While Google has won back much of the share, thanks to many categories, including furniture, now becoming search-focused, a 360-degree strategy (which involves social media, re-targeting, and mass media) is the preferred strategy for most brands.

If you see the horizontal players such as Flipkart and Amazon or the vertical players like Urban Ladder and Myntra, most of us use multiple mediums, including localised ones (such as radio, and outdoor) as well as digital and national ones.

2014: One-week to same-day

Around April 2014 is when Flipkart officially launched their same-day delivery. Though they were always known for their fast delivery for most products, configuring an entire supply chain to deliver the same day would have been quite an effort.

Amazon launched Prime delivery in India sometime around 2016, but today, the norm has become same-day or next-day delivery without any extra charge.

Supply chains have been configured end-to-end to be able to deliver these promises consistently at high volumes.

2015: Desktop to mobile

This was the year that companies started building dedicated mobile shopping experiences for customers. While some of them went overboard in giving discounts specifically to drive mobile installs, and shutting desktop sites, there were enough startups who were building integrated kick-ass experiences.

We launched the Urban Ladder mobile app in early 2015. Today, more than 35% of our revenues come from our catalog app (and another around 12% from the mobile website) without offering any specific incentive for customers. Users are buying even large products such as sofas, dining tables, and beds on the mobile app.

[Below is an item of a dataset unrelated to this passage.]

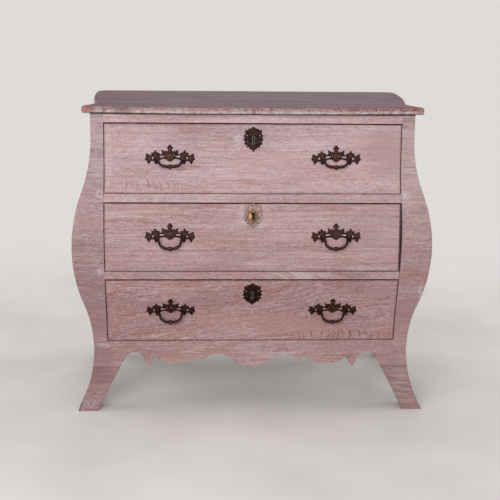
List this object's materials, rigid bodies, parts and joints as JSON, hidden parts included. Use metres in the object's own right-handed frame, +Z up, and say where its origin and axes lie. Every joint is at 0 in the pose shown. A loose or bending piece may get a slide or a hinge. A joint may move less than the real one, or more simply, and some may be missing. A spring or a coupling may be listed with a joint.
{
  "type": "chest of drawers",
  "caption": "Bombe chest in limed oak: drawers in a front and sides that swell, shaped top with ears, scalloped apron, splayed feet, pierced rococo bail pulls.",
  "frame": {"origin": "on the floor under the middle of the chest's bounding box", "axes": "+Z up, -Y towards the front where the drawers open, +X to the right seen from the front"},
  "size_m": [0.923, 0.5026, 0.8],
  "materials": {
    "limed_oak": "limed, waxed, worn",
    "plain_oak": "plain, unfinished",
    "dark_bronze": "dark patina, rubbed on the high spots",
    "worn_brass": "dull, worn bright",
    "lock_steel": "dull, lightly tarnished"
  },
  "bodies": {
    "case": {"top_board": "limed_oak", "stile_front_left": "limed_oak", "stile_front_right": "limed_oak", "stile_rear_left": "limed_oak", "stile_rear_right": "limed_oak", "side_panel_left": "limed_oak", "side_panel_right": "limed_oak", "back_boards": "plain_oak", "top_rail_front": "limed_oak", "drawer_rail_upper": "limed_oak", "drawer_rail_lower": "limed_oak", "rear_rails": "plain_oak", "drawer_runners": "plain_oak", "drawer_guides": "plain_oak", "drawer_stops": "plain_oak", "front_apron": "limed_oak", "side_apron_left": "limed_oak", "side_apron_right": "limed_oak", "foot_front_left": "limed_oak", "foot_front_right": "limed_oak", "foot_rear_left": "limed_oak", "foot_rear_right": "limed_oak", "bottom_board": "plain_oak", "glue_blocks": "plain_oak"},
    "drawer_top": {"drawer_front_top": "limed_oak", "drawer_side_left_top": "plain_oak", "drawer_side_right_top": "plain_oak", "drawer_back_top": "plain_oak", "drawer_bottom_top": "plain_oak", "pull_plates_top": "dark_bronze", "pull_posts_top": "dark_bronze", "escutcheon_top": "dark_bronze", "lock_case_top": "lock_steel"},
    "lock_bolt_top": {"lock_bolt_top": "lock_steel"},
    "bail_left_top": {"bail_left_top": "dark_bronze"},
    "bail_right_top": {"bail_right_top": "dark_bronze"},
    "drawer_middle": {"drawer_front_middle": "limed_oak", "drawer_side_left_middle": "plain_oak", "drawer_side_right_middle": "plain_oak", "drawer_back_middle": "plain_oak", "drawer_bottom_middle": "plain_oak", "pull_plates_middle": "dark_bronze", "pull_posts_middle": "dark_bronze", "escutcheon_middle": "worn_brass", "lock_case_middle": "lock_steel"},
    "lock_bolt_middle": {"lock_bolt_middle": "lock_steel"},
    "bail_left_middle": {"bail_left_middle": "dark_bronze"},
    "bail_right_middle": {"bail_right_middle": "dark_bronze"},
    "drawer_bottom": {"drawer_front_bottom": "limed_oak", "drawer_side_left_bottom": "plain_oak", "drawer_side_right_bottom": "plain_oak", "drawer_back_bottom": "plain_oak", "drawer_bottom_bottom": "plain_oak", "pull_plates_bottom": "dark_bronze", "pull_posts_bottom": "dark_bronze", "escutcheon_bottom": "dark_bronze", "lock_case_bottom": "lock_steel"},
    "lock_bolt_bottom": {"lock_bolt_bottom": "lock_steel"},
    "bail_left_bottom": {"bail_left_bottom": "dark_bronze"},
    "bail_right_bottom": {"bail_right_bottom": "dark_bronze"}
  },
  "joints": [
    {"name": "drawer_slide_top", "type": "slide", "parent": "case", "child": "drawer_top", "axis": [0, -1, 0], "range_m": [0, 0.32]},
    {"name": "bolt_slide_top", "type": "slide", "parent": "drawer_top", "child": "lock_bolt_top", "axis": [0, 0, 1], "range_m": [0, 0.008]},
    {"name": "bail_hinge_left_top", "type": "hinge", "parent": "drawer_top", "child": "bail_left_top", "pos_m": [-0.212, -0.20306, 0.66], "axis": [-1, 0, 0], "range_deg": [-15, 165]},
    {"name": "bail_hinge_right_top", "type": "hinge", "parent": "drawer_top", "child": "bail_right_top", "pos_m": [0.212, -0.20306, 0.66], "axis": [-1, 0, 0], "range_deg": [-15, 165]},
    {"name": "drawer_slide_middle", "type": "slide", "parent": "case", "child": "drawer_middle", "axis": [0, -1, 0], "range_m": [0, 0.32]},
    {"name": "bolt_slide_middle", "type": "slide", "parent": "drawer_middle", "child": "lock_bolt_middle", "axis": [0, 0, 1], "range_m": [0, 0.008]},
    {"name": "bail_hinge_left_middle", "type": "hinge", "parent": "drawer_middle", "child": "bail_left_middle", "pos_m": [-0.212, -0.24674, 0.466], "axis": [-1, 0, 0], "range_deg": [-13, 165]},
    {"name": "bail_hinge_right_middle", "type": "hinge", "parent": "drawer_middle", "child": "bail_right_middle", "pos_m": [0.212, -0.24674, 0.466], "axis": [-1, 0, 0], "range_deg": [-13, 165]},
    {"name": "drawer_slide_bottom", "type": "slide", "parent": "case", "child": "drawer_bottom", "axis": [0, -1, 0], "range_m": [0, 0.32]},
    {"name": "bolt_slide_bottom", "type": "slide", "parent": "drawer_bottom", "child": "lock_bolt_bottom", "axis": [0, 0, 1], "range_m": [0, 0.008]},
    {"name": "bail_hinge_left_bottom", "type": "hinge", "parent": "drawer_bottom", "child": "bail_left_bottom", "pos_m": [-0.212, -0.21487, 0.262], "axis": [-1, 0, 0], "range_deg": [-28, 165]},
    {"name": "bail_hinge_right_bottom", "type": "hinge", "parent": "drawer_bottom", "child": "bail_right_bottom", "pos_m": [0.212, -0.21487, 0.262], "axis": [-1, 0, 0], "range_deg": [-28, 165]}
  ]
}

This percentage number is higher for some other companies dealing with smaller ticket size or smaller sized products.

2016: Personalised to AI

Recommended and related products have been showcased on websites forever. These products are usually based on a users’ browsing behaviour and the products that they typically add to their cart. As all online companies get more user data, we are able to personalise the experience far beyond just the products users see. We are able to utilise data in the background, and build more intelligence around the kind of products users like based on other patterns (such as demographic, geographic, inflow channel, and time-based) and showcase products to even the first-time customers.

An increasing amount of data, raw processing power, infinite storage, and ability to test the outcomes of any permutations thrown to the user has become a self-fulfilling prophecy to get the system to become more intelligent.

2017: Offline to online to omnichannel

Offline companies launching their websites has been a thing forever. But now, we are seeing online companies go headlong into opening offline retail stores.

The difference, however, between the two approaches is evident in the usage of data, online intelligence, and ground-up thinking that some of us are able to leverage for opening our retail stores.

For example, our revenue per square foot at physical store that we launched in July has hit five times of most other furniture stores because of our intelligent use of technology to aid selling and better store staff training with data.

Lenskart, too, is seeing great traction for their offline stores and has surpassed most other offline-first eyewear retailers. If some of the concepts that Amazon has shown in the US are to go by, the future of offline retail is actually going to be defined by online companies.

2018 and 2019: humans to robots

While some of these are nascent, Amazon’s drone video from a couple of years back seems to have funnelled a lot of promise in getting your next mobile phone order from the air.

Regulatory changes look imminent to clear the air for this next wave. Alibaba’s smart warehouse system powered by robots has also been in the news for a while. The overall movement away from humans and into systems and robots is debated with a lot of passion, obviously. Retail and logistics have traditionally been people-heavy industries and innovations like these on the backend show a lot of promise, and are outstanding for fast customer deliveries.

2020 and beyond: Store to AR/VR

Today, virtual reality (VR) and augmented reality (AR) are still seen as intimidating and gimmicky. But a ton of advances in both technologies in the last two to three years, and mainstream companies like Facebook (with Oculus and a massive reduction in price) and Apple (with ARKit) are getting these technologies out to the masses.

The day is not far away when the size of a VR device will be small enough to fit within the contact lens in your eyes (provided heating issues can be solved) and users will be able to merge the real and virtual worlds. Users will be able to browse infinite digitally created shops worldwide sitting in your home and be able to buy products with hand gestures and voice control.

It may sound right out of a Tom Cruise movie today, but rest assured, as devices become more mature, and user experiences become well thought-out, these experiences will become a reality to change the face of retail.